У всех больших праздников обязательно есть свой канун. Он начинается, так сказать, вечером предыдущего дня. Мы обязательно его праздновали тоже. Праздничный торт со свечами водружался в центр стола, на котором также стояли разные подарки. Пока я собиралась сходить за героем дня, все остальные выстраивались полукругом, держа в руках по цветку. Когда мы входили в комнату, они начинали петь «Hoch soll er leben!» — австрийский эквивалент «С днем рождения!»

Именинник обходил полукруг, и все его целовали, желали счастливого дня рождения и дарили цветы. Может быть, об этом напоминало мерцание свечей, отражавшихся в глазах счастливого ребенка, — но в таком праздновании именин всегда было что-то, отдаленно напоминающее Рождество. По старинному поверью, если задумать желание, а потом на одном выдохе задуть все свечи на праздничном торте — оно обязательно исполнится. Потом все вручали подарки, и каждый даривший опять обнимал и целовал именинника. Затем именинник или именинница объявлялся главой всех мероприятий на следующие двадцать четыре часа. Это означало право выбора меню на завтрак, обед и ужин и единоличное принятие решения о том, «что делать завтра после школы».

Дни рождения были менее пышным торжеством. Здесь не было торта со свечами, подарки расставляли прямо во время обеда. Но поцелуи, объятия и всеобщее веселье были такими же, потому что корни и источники общего счастья — теплая любовь — были те же.


Недели шли и складывались в месяцы. Неделя перед Великим постом отмечается в Австрии, как и во всех католических странах, как карнавал.

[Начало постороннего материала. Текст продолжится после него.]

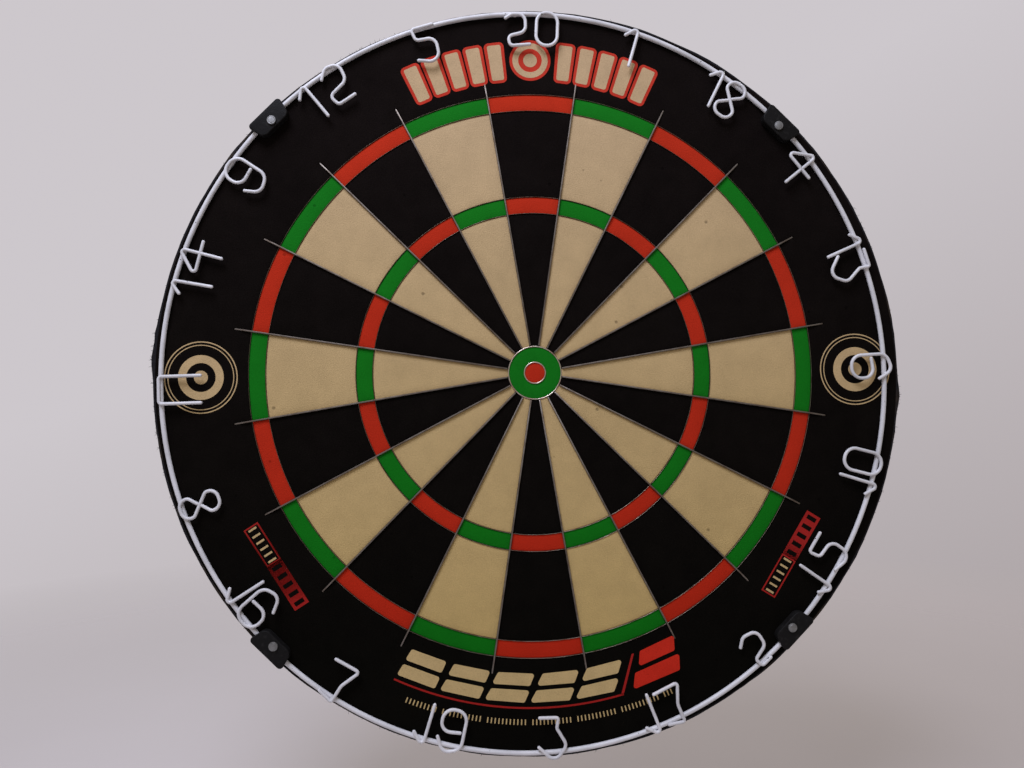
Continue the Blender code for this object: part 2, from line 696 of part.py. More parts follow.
def make_wall_bracket(parent):
    """A wall plate and a pressed pocket whose front has a U slot open at the top."""
    half = BRACKET_WIDTH / 2
    hole_x = half - 0.0075
    loops = [rounded_rectangle(-half, BRACKET_BOTTOM, half, BRACKET_TOP, 0.007)]
    for x in (-hole_x, hole_x):
        for y in (BRACKET_TOP - 0.011, BRACKET_BOTTOM + 0.011):
            loops.append(circle(WALL_HOLE_RADIUS, 10, x, y))
    plate = curve_to_mesh("wall_bracket", flat_shape("wall_bracket", loops, BRACKET_PLATE))
    plate.transform(Matrix.Translation((0, 0, BRACKET_PLATE / 2)))
    bracket = place("wall_bracket", plate, "bracket_steel", parent)
    pocket_half = POCKET_WIDTH / 2
    front_back = BRACKET_FRONT - BRACKET_PLATE

    def pocket_outside(shape):
        add_box(
            shape, (-pocket_half - POCKET_WALL, POCKET_BOTTOM - POCKET_WALL, BRACKET_PLATE / 2),
            (pocket_half + POCKET_WALL, BRACKET_TOP - 0.004, BRACKET_FRONT),
        )

    def pocket_inside(shape):
        add_box(
            shape, (-pocket_half, POCKET_BOTTOM, BRACKET_PLATE),
            (pocket_half, BRACKET_TOP + 0.004, front_back),
        )

    slot_half = SCREW_RADIUS + GAP + 0.0004
    slot_low = [
        (slot_half * cos(angle), slot_half * sin(angle))
        for angle in (radians(180 + 22.5 * i) for i in range(9))
    ]
    slot_high = [(slot_half + 0.003, BRACKET_TOP), (-slot_half - 0.003, BRACKET_TOP)]
    throat = BRACKET_TOP - 0.012
    outline = slot_low + [(slot_half, throat)] + slot_high + [(-slot_half, throat)]
    slot = curve_to_mesh("slot", flat_shape("slot", [outline], 3 * BRACKET_PLATE))
    outside = cutter("pocket_outside", solid_mesh("pocket_outside", pocket_outside), parent)
    inside = cutter("pocket_inside", solid_mesh("pocket_inside", pocket_inside), parent)
    combine(bracket, outside, "UNION")
    combine(bracket, inside, "DIFFERENCE")
    combine(bracket, cutter("slot", slot, parent, (0, 0, BRACKET_FRONT)), "DIFFERENCE")


# --- levellers ------------------------------------------------------------------------------------
def small_screw_places():
    """The two screws of each leveller, in the board's frame."""
    places = []
    for angle in LEVELLER_ANGLES:
        turn = radians(angle - 90)
        for side in (-1, 1):
            spot = Vector((side * SMALL_SCREW_SPACING / 2, LEVELLER_RADIUS))
            places.append(
                (spot.x * cos(turn) - spot.y * sin(turn), spot.x * sin(turn) + spot.y * cos(turn))
            )
    return places


def housing_mesh():
    """Moulded body with holes for its screws and a six-sided hole for the foot's stem."""
    half = HOUSING_LENGTH / 2
    loops = [rounded_rectangle(-half, -HOUSING_WIDTH / 2, half, HOUSING_WIDTH / 2, 0.005)]
    for side in (-1, 1):
        loops.append(circle(SMALL_SCREW_RADIUS + GAP, 8, side * SMALL_SCREW_SPACING / 2))
    loops.append(circle(STEM_RADIUS + 0.0004, 6, start=pi / 2))
    thickness = HOUSING_FRONT - HOUSING_WALL_SIDE
    mesh = curve_to_mesh("leveller_housing", flat_shape("leveller_housing", loops, thickness))
    mesh.transform(Matrix.Translation((0, 0, (HOUSING_FRONT + HOUSING_WALL_SIDE) / 2)))
    return mesh


def wheel_mesh():
    """Thumb wheel with a toothed rim."""
    rim = []
    for i in range(2 * WHEEL_TEETH):
        radius = WHEEL_RADIUS if i % 2 else WHEEL_RADIUS - 0.0009
        angle = pi * i / WHEEL_TEETH
        rim.append((radius * cos(angle), radius * sin(angle)))
    bore = circle(STEM_RADIUS + 0.0004, 12)
    outline = flat_shape("leveller_wheel", [rim, bore], WHEEL_FRONT - WHEEL_BACK)
    mesh = curve_to_mesh("leveller_wheel", outline)
    mesh.transform(Matrix.Translation((0, 0, (WHEEL_FRONT + WHEEL_BACK) / 2)))
    return mesh


def make_levellers(board):
    """Housing, wheel and foot of each leveller, on an axis of its own, and its screws."""
    housing = housing_mesh()
    wheel = wheel_mesh()

    def wheel_slot(shape):
        half = WHEEL_RADIUS + 0.0008
        add_box(shape, (-half, -HOUSING_WIDTH, WHEEL_BACK - GAP), (half, HOUSING_WIDTH, WHEEL_FRONT + GAP))

    def stem(shape):
        add_rod(shape, STEM_RADIUS, FOOT_THICKNESS / 2, STEM_END, 6)

    slot_mesh = solid_mesh("wheel_slot", wheel_slot)
    stem_mesh = solid_mesh("stem", stem)
    pad = [
        (0, FOOT_THICKNESS), (FOOT_RADIUS - 0.0006, FOOT_THICKNESS),
        (FOOT_RADIUS, FOOT_THICKNESS - 0.0006), (FOOT_RADIUS, 0), (0, 0),
    ]
    for k, angle in enumerate(LEVELLER_ANGLES):
        turn = radians(angle - 90)
        axis = make_axis(
            f"leveller_axis_{k + 1}", LEVELLER_RADIUS * cos(radians(angle)),
            LEVELLER_RADIUS * sin(radians(angle)), turn,
        )
        body = place(f"leveller_housing_{k + 1}", housing, "leveller_plastic", axis)
        combine(body, cutter(f"wheel_slot_{k + 1}", slot_mesh, axis), "DIFFERENCE")
        place(f"leveller_wheel_{k + 1}", wheel, "leveller_plastic", axis)
        foot = turned(f"leveller_foot_{k + 1}", pad, "leveller_plastic", axis, steps=20)
        combine(foot, cutter(f"stem_{k + 1}", stem_mesh, axis), "UNION")
        keep_parent(axis, board)


def make_small_screws(parent):
    """Pan-head screws that hold the levellers' housings."""
    under_head = HOUSING_WALL_SIDE - GAP
    profile = [
        (0, SMALL_SCREW_TIP), (SMALL_SCREW_RADIUS, SMALL_SCREW_TIP - 0.002),
        (SMALL_SCREW_RADIUS, under_head), (0.0027, under_head), (0.0027, under_head - 0.001),
        (0.0016, under_head - 0.0019), (0, under_head - 0.0019),
    ]
    for k, (x, y) in enumerate(small_screw_places()):
        turned(f"leveller_screw_{k + 1}", profile, "screw_steel", parent, steps=8, location=(x, y, 0))


clear_scene()
parts = make_collection("dartboard")
tools = make_collection("cutters")
wall = make_axis("wall_axis")
board_axis = make_axis("board_axis")
spider_axis = make_axis("spider_axis", *SPIDER_CENTRE)
keep_parent(spider_axis, board_axis)
make_wall_bracket(wall)
make_hanging_washer(board_axis)
make_hanging_screw(board_axis)
make_backing_board(board_axis)
make_rear_core(board_axis)
make_sisal_face(board_axis, spider_axis)
make_rim_band(board_axis)
make_ring_wires(spider_axis)
make_radial_blades(spider_axis)
make_number_ring(board_axis)
make_clips(board_axis)
make_levellers(board_axis)
make_small_screws(board_axis)
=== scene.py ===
"""Looks of a bristle dartboard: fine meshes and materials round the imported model.

Shapes are drawn in a board frame whose x is to the right, y is up and z is the distance from the
wall. `to_world` carries them into the model's frame, where the target face looks towards -Y.
"""

import math
import random
from math import cos, pi, radians, sin

import bmesh
import bpy
from mathutils import Matrix, Vector
from mathutils import noise as perlin


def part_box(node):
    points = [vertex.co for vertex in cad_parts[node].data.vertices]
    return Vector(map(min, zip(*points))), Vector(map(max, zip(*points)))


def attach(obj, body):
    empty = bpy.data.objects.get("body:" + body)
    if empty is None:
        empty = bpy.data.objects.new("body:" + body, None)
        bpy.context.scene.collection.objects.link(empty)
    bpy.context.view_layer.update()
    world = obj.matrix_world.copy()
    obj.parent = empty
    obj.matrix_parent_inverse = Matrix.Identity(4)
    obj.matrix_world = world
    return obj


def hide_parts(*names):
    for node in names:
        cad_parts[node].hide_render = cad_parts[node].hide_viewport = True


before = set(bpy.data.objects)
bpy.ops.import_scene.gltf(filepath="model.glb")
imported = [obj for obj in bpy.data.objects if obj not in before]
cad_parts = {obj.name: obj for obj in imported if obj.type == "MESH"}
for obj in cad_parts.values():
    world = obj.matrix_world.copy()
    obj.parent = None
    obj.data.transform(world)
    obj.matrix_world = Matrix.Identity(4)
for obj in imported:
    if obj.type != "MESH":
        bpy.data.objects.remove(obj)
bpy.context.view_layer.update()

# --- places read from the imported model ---
def depths(node):
    """A node's front and back, as distances from the wall."""
    low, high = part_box(node)
    return -low.y, -high.y


def middle_of(node):
    """A node's middle across the board."""
    low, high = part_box(node)
    return ((low.x + high.x) / 2, (low.z + high.z) / 2)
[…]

Накануне начала Великого поста у нас также была вечеринка. За ленчем было решено устроить маскарад в большой гостиной, который начнется в шесть часов. Праздничный обед должен был быть в половине восьмого. После полудня по всему дому можно было услышать суетливые шаги, стук дверей и, по мере того, как шло время, взрывы смеха.

Когда, в семь часов, я спустилась вниз, пытаясь выглядеть настоящей китаянкой, насколько это было возможно в замечательном костюме с туфлями и украшениями для волос, которые мой муж несколько лет назад привез из Гонконга, меня едва не сбил с ног какой-то грубый моряк. Я с раздражением попыталась сообразить, откуда он взялся, ведь его никто сюда не приглашал. Его руки, плечи, шею и грудь покрывала татуировка, которая была видна даже сквозь тельняшку, матросская шапочка была лихо заломлена на ухо. Несмотря на то, что от него сильно несло табаком, он пытался шептать мне на ухо нежные слова, чем привел меня в раздражение. Георг не должен был приглашать посторонних на нашу семейную вечеринку. И лишь спустя некоторое время я узнала в этом противном моряке своего дорогого, горячо любимого мужа.

Вечеринка имела огромный успех. Здесь были три маленьких медвежонка с лапами, мордами и всем остальным, неправдоподобно похоже воспроизведенным при помощи одеял из верблюжьей шерсти и ловко пристроенного папье-маше. Они могли есть из рук, могли танцевать, были очень умными и начинали недовольно рычать, если вы отказывались дать им пенс каждый раз, когда они вставали на задние лапы.

Мы танцевали вальс, польку, кекуок и другие народные танцы.

Когда часы пробили полночь, мы остановили граммофон на середине вальса. Потом громко хором произнесли «Отче наш» и пожелали друг другу счастливого периода Великого поста.

Великий пост — шестинедельный период, предшествующий Пасхе, — очень строго соблюдается жителями провинций во всех католических странах. Я не говорю просто «в католических странах», потому что в больших городах все эти обычаи давно утеряны. Национальные костюмы там сменились уличной одеждой, которую носят одинаковой в Париже, Лондоне, Нью-Йорке и Шанхае; народные танцы уступили место обычным танцам для залов, одинаковым в любой стране, а вместо народных обычаев — многовекового голоса твоего народа, вещающего о том, что делали твои предки в эти времена и чему ты теперь должен подражать — существуют книги, дающие подробные инструкции о том, что нужно носить, если ты хочешь, чтобы тебя называли «изящно одетым» и как вести себя, если ты хочешь быть «допущенным в свет».